◆ **Description of the task**
Write out each line of the material again, word for word.
(begin)
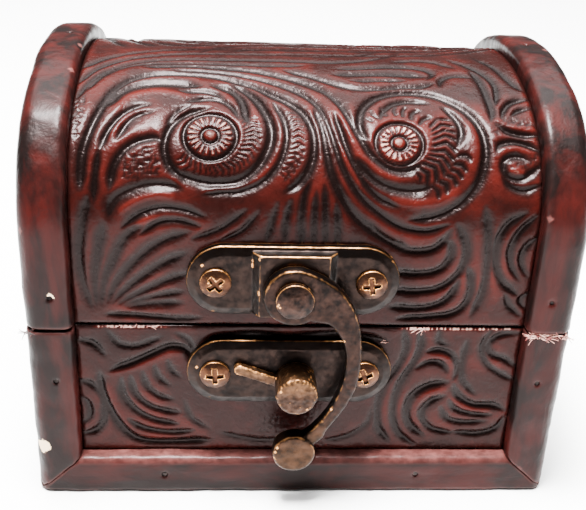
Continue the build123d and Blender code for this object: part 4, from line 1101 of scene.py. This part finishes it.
def aged_metal(
    name, dark, body_colour, bright, edge_to, roughness, pit_size,
    handled_and_lit_from=0.0, handled_and_lit_to=-1.0, handled_and_lit=0.0,
):
    """Cast metal with a dark patina, rubbed bright along its edges, more on edges that face up as a painted
    highlight, and brighter over a band of heights: real finger wear on the hook, a painted highlight on the
    stud's top.
    """
    material, nodes, links = blank_material(name)

    patina_frame = nodes.new("NodeFrame")
    patina_frame.label = "patina and rubbed edges"
    pit_frame = nodes.new("NodeFrame")
    pit_frame.label = "pits and scratches"

    place = nodes.new("ShaderNodeTexCoord")
    place.label = "places on the piece"
    stains = nodes.new("ShaderNodeTexNoise")
    stains.label = "patina stains"
    stains.inputs["Scale"].default_value = 620
    stains.inputs["Detail"].default_value = 6
    stains.inputs["Roughness"].default_value = 0.65
    links.new(place.outputs["Object"], stains.inputs["Vector"])
    stained = nodes.new("ShaderNodeValToRGB")
    stained.label = "dark and bare patina"
    stained.color_ramp.elements[0].position = 0.38
    stained.color_ramp.elements[0].color = (*dark, 1)
    stained.color_ramp.elements[1].position = 0.66
    stained.color_ramp.elements[1].color = (*body_colour, 1)
    links.new(stains.outputs["Fac"], stained.inputs["Fac"])
    shape = nodes.new("ShaderNodeNewGeometry")
    shape.label = "where edges are"
    edges = nodes.new("ShaderNodeMapRange")
    edges.label = "rubbed edges"
    edges.inputs["From Min"].default_value = 0.511
    edges.inputs["From Max"].default_value = edge_to
    links.new(shape.outputs["Pointiness"], edges.inputs["Value"])
    # painted highlight: edges that face up are made brighter, as if lit from above, on top of the real edge
    # wear
    facing = nodes.new("ShaderNodeSeparateXYZ")
    facing.label = "which way the metal faces"
    links.new(shape.outputs["Normal"], facing.inputs["Vector"])
    painted_top_light = nodes.new("ShaderNodeMapRange")
    painted_top_light.label = "upper edges rub most"
    painted_top_light.inputs["From Min"].default_value = -0.3
    painted_top_light.inputs["From Max"].default_value = 0.45
    painted_top_light.inputs["To Min"].default_value = 0.3
    painted_top_light.inputs["To Max"].default_value = 1.5
    links.new(facing.outputs["Z"], painted_top_light.inputs["Value"])
    edge_wear_and_top_highlight = nodes.new("ShaderNodeMath")
    edge_wear_and_top_highlight.label = "edges, more on top"
    edge_wear_and_top_highlight.operation = "MULTIPLY"
    links.new(edges.outputs["Result"], edge_wear_and_top_highlight.inputs[0])
    links.new(painted_top_light.outputs["Result"], edge_wear_and_top_highlight.inputs[1])
    broken = nodes.new("ShaderNodeMath")
    broken.label = "rubbing broken by stains"
    broken.operation = "MULTIPLY_ADD"
    broken.use_clamp = True
    broken.inputs[2].default_value = -0.12
    links.new(edge_wear_and_top_highlight.outputs["Value"], broken.inputs[0])
    rub_range = nodes.new("ShaderNodeMapRange")
    rub_range.label = "how far it is rubbed"
    rub_range.inputs["From Min"].default_value = 0.3
    rub_range.inputs["From Max"].default_value = 0.6
    rub_range.inputs["To Min"].default_value = 0.35
    rub_range.inputs["To Max"].default_value = 1.15
    links.new(stains.outputs["Fac"], rub_range.inputs["Value"])
    links.new(rub_range.outputs["Result"], broken.inputs[1])
    heights = nodes.new("ShaderNodeSeparateXYZ")
    heights.label = "height on the box"
    links.new(place.outputs["Object"], heights.inputs["Vector"])
    # brighter over a band of heights: real finger wear low on the hook, a painted highlight on the top of the
    # stud
    handled_and_lit_band = nodes.new("ShaderNodeMapRange")
    handled_and_lit_band.label = "rubbed by fingers lower down"
    handled_and_lit_band.inputs["From Min"].default_value = handled_and_lit_from
    handled_and_lit_band.inputs["From Max"].default_value = handled_and_lit_to
    handled_and_lit_band.inputs["To Max"].default_value = handled_and_lit
    links.new(heights.outputs["Z"], handled_and_lit_band.inputs["Value"])
    # all the brightening together: real rubbing and finger wear, and the painted highlights
    rubbed_and_lit = nodes.new("ShaderNodeMath")
    rubbed_and_lit.label = "finger wear broken by stains"
    rubbed_and_lit.operation = "MULTIPLY_ADD"
    rubbed_and_lit.use_clamp = True
    links.new(handled_and_lit_band.outputs["Result"], rubbed_and_lit.inputs[0])
    links.new(rub_range.outputs["Result"], rubbed_and_lit.inputs[1])
    links.new(broken.outputs["Value"], rubbed_and_lit.inputs[2])
    # bright metal where rubbed, and where the painted highlights fall
    colour = nodes.new("ShaderNodeMix")
    colour.label = "bright metal where rubbed"
    colour.data_type = "RGBA"
    colour.inputs["B"].default_value = (*bright, 1)
    links.new(rubbed_and_lit.outputs["Value"], colour.inputs["Factor"])
    links.new(stained.outputs["Color"], colour.inputs["A"])

    pits = nodes.new("ShaderNodeTexNoise")
    pits.label = "pits"
    pits.inputs["Scale"].default_value = pit_size
    pits.inputs["Detail"].default_value = 5
    links.new(place.outputs["Object"], pits.inputs["Vector"])
    draw = nodes.new("ShaderNodeMapping")
    draw.label = "scratches run across"
    draw.inputs["Rotation"].default_value = (0.2, 0.5, 0.3)
    draw.inputs["Scale"].default_value = (0.12, 1, 1)
    links.new(place.outputs["Object"], draw.inputs["Vector"])
    scratches = nodes.new("ShaderNodeTexNoise")
    scratches.label = "scratches"
    scratches.inputs["Scale"].default_value = 3600
    scratches.inputs["Detail"].default_value = 2
    links.new(draw.outputs["Vector"], scratches.inputs["Vector"])
    pit_relief = nodes.new("ShaderNodeBump")
    pit_relief.label = "pit relief"
    pit_relief.inputs["Strength"].default_value = 0.45
    pit_relief.inputs["Distance"].default_value = 0.0001
    links.new(pits.outputs["Fac"], pit_relief.inputs["Height"])
    scratch_relief = nodes.new("ShaderNodeBump")
    scratch_relief.label = "scratch relief"
    scratch_relief.inputs["Strength"].default_value = 0.25
    scratch_relief.inputs["Distance"].default_value = 0.00003
    links.new(scratches.outputs["Fac"], scratch_relief.inputs["Height"])
    links.new(pit_relief.outputs["Normal"], scratch_relief.inputs["Normal"])
    dull = nodes.new("ShaderNodeMapRange")
    dull.label = "duller patina"
    dull.inputs["From Min"].default_value = 0.3
    dull.inputs["From Max"].default_value = 0.7
    dull.inputs["To Min"].default_value = roughness + 0.14
    dull.inputs["To Max"].default_value = roughness - 0.06
    links.new(stains.outputs["Fac"], dull.inputs["Value"])

    metal = nodes.new("ShaderNodeBsdfPrincipled")
    metal.label = "metal"
    metal.inputs["Metallic"].default_value = 1.0
    links.new(colour.outputs["Result"], metal.inputs["Base Color"])
    links.new(dull.outputs["Result"], metal.inputs["Roughness"])
    links.new(scratch_relief.outputs["Normal"], metal.inputs["Normal"])
    out = nodes.new("ShaderNodeOutputMaterial")
    out.label = "surface"
    links.new(metal.outputs["BSDF"], out.inputs["Surface"])

    spots = {
        place: (-1500, 0), stains: (-1200, 300), stained: (-950, 300), shape: (-1200, 600),
        edges: (-950, 600), facing: (-950, 900), painted_top_light: (-800, 900), edge_wear_and_top_highlight: (-650, 800),
        broken: (-700, 500), rub_range: (-950, 850), heights: (-1200, 1100), handled_and_lit_band: (-950, 1100),
        rubbed_and_lit: (-620, 800), colour: (-450, 400), pits: (-1200, -100), draw: (-1400, -350),
        scratches: (-1200, -350), pit_relief: (-900, -100), scratch_relief: (-650, -200), dull: (-650, 50),
        metal: (0, 200), out: (300, 200),
    }
    for node, spot in spots.items():
        node.location = spot
    for node in (
        stains, stained, shape, edges, facing, painted_top_light, edge_wear_and_top_highlight, broken, rub_range, heights, handled_and_lit_band,
        rubbed_and_lit, colour,
    ):
        node.parent = patina_frame
    for node in (pits, draw, scratches, pit_relief, scratch_relief, dull):
        node.parent = pit_frame
    return material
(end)
◆ **The completed task**
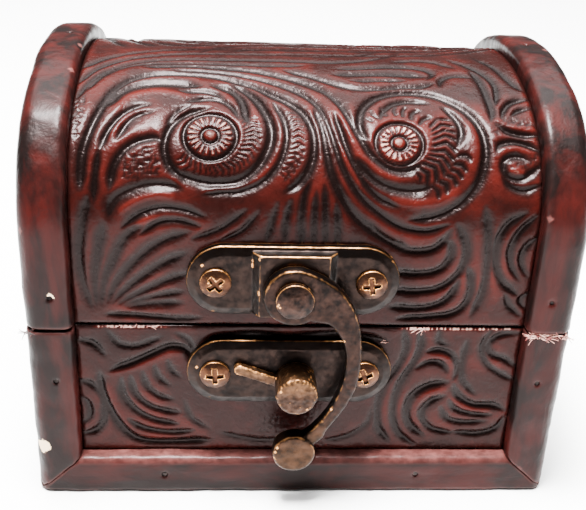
Continue the build123d and Blender code for this object: part 4, from line 1101 of scene.py. This part finishes it.
def aged_metal(
    name, dark, body_colour, bright, edge_to, roughness, pit_size,
    handled_and_lit_from=0.0, handled_and_lit_to=-1.0, handled_and_lit=0.0,
):
    """Cast metal with a dark patina, rubbed bright along its edges, more on edges that face up as a painted
    highlight, and brighter over a band of heights: real finger wear on the hook, a painted highlight on the
    stud's top.
    """
    material, nodes, links = blank_material(name)

    patina_frame = nodes.new("NodeFrame")
    patina_frame.label = "patina and rubbed edges"
    pit_frame = nodes.new("NodeFrame")
    pit_frame.label = "pits and scratches"

    place = nodes.new("ShaderNodeTexCoord")
    place.label = "places on the piece"
    stains = nodes.new("ShaderNodeTexNoise")
    stains.label = "patina stains"
    stains.inputs["Scale"].default_value = 620
    stains.inputs["Detail"].default_value = 6
    stains.inputs["Roughness"].default_value = 0.65
    links.new(place.outputs["Object"], stains.inputs["Vector"])
    stained = nodes.new("ShaderNodeValToRGB")
    stained.label = "dark and bare patina"
    stained.color_ramp.elements[0].position = 0.38
    stained.color_ramp.elements[0].color = (*dark, 1)
    stained.color_ramp.elements[1].position = 0.66
    stained.color_ramp.elements[1].color = (*body_colour, 1)
    links.new(stains.outputs["Fac"], stained.inputs["Fac"])
    shape = nodes.new("ShaderNodeNewGeometry")
    shape.label = "where edges are"
    edges = nodes.new("ShaderNodeMapRange")
    edges.label = "rubbed edges"
    edges.inputs["From Min"].default_value = 0.511
    edges.inputs["From Max"].default_value = edge_to
    links.new(shape.outputs["Pointiness"], edges.inputs["Value"])
    # painted highlight: edges that face up are made brighter, as if lit from above, on top of the real edge
    # wear
    facing = nodes.new("ShaderNodeSeparateXYZ")
    facing.label = "which way the metal faces"
    links.new(shape.outputs["Normal"], facing.inputs["Vector"])
    painted_top_light = nodes.new("ShaderNodeMapRange")
    painted_top_light.label = "upper edges rub most"
    painted_top_light.inputs["From Min"].default_value = -0.3
    painted_top_light.inputs["From Max"].default_value = 0.45
    painted_top_light.inputs["To Min"].default_value = 0.3
    painted_top_light.inputs["To Max"].default_value = 1.5
    links.new(facing.outputs["Z"], painted_top_light.inputs["Value"])
    edge_wear_and_top_highlight = nodes.new("ShaderNodeMath")
    edge_wear_and_top_highlight.label = "edges, more on top"
    edge_wear_and_top_highlight.operation = "MULTIPLY"
    links.new(edges.outputs["Result"], edge_wear_and_top_highlight.inputs[0])
    links.new(painted_top_light.outputs["Result"], edge_wear_and_top_highlight.inputs[1])
    broken = nodes.new("ShaderNodeMath")
    broken.label = "rubbing broken by stains"
    broken.operation = "MULTIPLY_ADD"
    broken.use_clamp = True
    broken.inputs[2].default_value = -0.12
    links.new(edge_wear_and_top_highlight.outputs["Value"], broken.inputs[0])
    rub_range = nodes.new("ShaderNodeMapRange")
    rub_range.label = "how far it is rubbed"
    rub_range.inputs["From Min"].default_value = 0.3
    rub_range.inputs["From Max"].default_value = 0.6
    rub_range.inputs["To Min"].default_value = 0.35
    rub_range.inputs["To Max"].default_value = 1.15
    links.new(stains.outputs["Fac"], rub_range.inputs["Value"])
    links.new(rub_range.outputs["Result"], broken.inputs[1])
    heights = nodes.new("ShaderNodeSeparateXYZ")
    heights.label = "height on the box"
    links.new(place.outputs["Object"], heights.inputs["Vector"])
    # brighter over a band of heights: real finger wear low on the hook, a painted highlight on the top of the
    # stud
    handled_and_lit_band = nodes.new("ShaderNodeMapRange")
    handled_and_lit_band.label = "rubbed by fingers lower down"
    handled_and_lit_band.inputs["From Min"].default_value = handled_and_lit_from
    handled_and_lit_band.inputs["From Max"].default_value = handled_and_lit_to
    handled_and_lit_band.inputs["To Max"].default_value = handled_and_lit
    links.new(heights.outputs["Z"], handled_and_lit_band.inputs["Value"])
    # all the brightening together: real rubbing and finger wear, and the painted highlights
    rubbed_and_lit = nodes.new("ShaderNodeMath")
    rubbed_and_lit.label = "finger wear broken by stains"
    rubbed_and_lit.operation = "MULTIPLY_ADD"
    rubbed_and_lit.use_clamp = True
    links.new(handled_and_lit_band.outputs["Result"], rubbed_and_lit.inputs[0])
    links.new(rub_range.outputs["Result"], rubbed_and_lit.inputs[1])
    links.new(broken.outputs["Value"], rubbed_and_lit.inputs[2])
    # bright metal where rubbed, and where the painted highlights fall
    colour = nodes.new("ShaderNodeMix")
    colour.label = "bright metal where rubbed"
    colour.data_type = "RGBA"
    colour.inputs["B"].default_value = (*bright, 1)
    links.new(rubbed_and_lit.outputs["Value"], colour.inputs["Factor"])
    links.new(stained.outputs["Color"], colour.inputs["A"])

    pits = nodes.new("ShaderNodeTexNoise")
    pits.label = "pits"
    pits.inputs["Scale"].default_value = pit_size
    pits.inputs["Detail"].default_value = 5
    links.new(place.outputs["Object"], pits.inputs["Vector"])
    draw = nodes.new("ShaderNodeMapping")
    draw.label = "scratches run across"
    draw.inputs["Rotation"].default_value = (0.2, 0.5, 0.3)
    draw.inputs["Scale"].default_value = (0.12, 1, 1)
    links.new(place.outputs["Object"], draw.inputs["Vector"])
    scratches = nodes.new("ShaderNodeTexNoise")
    scratches.label = "scratches"
    scratches.inputs["Scale"].default_value = 3600
    scratches.inputs["Detail"].default_value = 2
    links.new(draw.outputs["Vector"], scratches.inputs["Vector"])
    pit_relief = nodes.new("ShaderNodeBump")
    pit_relief.label = "pit relief"
    pit_relief.inputs["Strength"].default_value = 0.45
    pit_relief.inputs["Distance"].default_value = 0.0001
    links.new(pits.outputs["Fac"], pit_relief.inputs["Height"])
    scratch_relief = nodes.new("ShaderNodeBump")
    scratch_relief.label = "scratch relief"
    scratch_relief.inputs["Strength"].default_value = 0.25
    scratch_relief.inputs["Distance"].default_value = 0.00003
    links.new(scratches.outputs["Fac"], scratch_relief.inputs["Height"])
    links.new(pit_relief.outputs["Normal"], scratch_relief.inputs["Normal"])
    dull = nodes.new("ShaderNodeMapRange")
    dull.label = "duller patina"
    dull.inputs["From Min"].default_value = 0.3
    dull.inputs["From Max"].default_value = 0.7
    dull.inputs["To Min"].default_value = roughness + 0.14
    dull.inputs["To Max"].default_value = roughness - 0.06
    links.new(stains.outputs["Fac"], dull.inputs["Value"])

    metal = nodes.new("ShaderNodeBsdfPrincipled")
    metal.label = "metal"
    metal.inputs["Metallic"].default_value = 1.0
    links.new(colour.outputs["Result"], metal.inputs["Base Color"])
    links.new(dull.outputs["Result"], metal.inputs["Roughness"])
    links.new(scratch_relief.outputs["Normal"], metal.inputs["Normal"])
    out = nodes.new("ShaderNodeOutputMaterial")
    out.label = "surface"
    links.new(metal.outputs["BSDF"], out.inputs["Surface"])

    spots = {
        place: (-1500, 0), stains: (-1200, 300), stained: (-950, 300), shape: (-1200, 600),
        edges: (-950, 600), facing: (-950, 900), painted_top_light: (-800, 900), edge_wear_and_top_highlight: (-650, 800),
        broken: (-700, 500), rub_range: (-950, 850), heights: (-1200, 1100), handled_and_lit_band: (-950, 1100),
        rubbed_and_lit: (-620, 800), colour: (-450, 400), pits: (-1200, -100), draw: (-1400, -350),
        scratches: (-1200, -350), pit_relief: (-900, -100), scratch_relief: (-650, -200), dull: (-650, 50),
        metal: (0, 200), out: (300, 200),
    }
    for node, spot in spots.items():
        node.location = spot
    for node in (
        stains, stained, shape, edges, facing, painted_top_light, edge_wear_and_top_highlight, broken, rub_range, heights, handled_and_lit_band,
        rubbed_and_lit, colour,
    ):
        node.parent = patina_frame
    for node in (pits, draw, scratches, pit_relief, scratch_relief, dull):
        node.parent = pit_frame
    return material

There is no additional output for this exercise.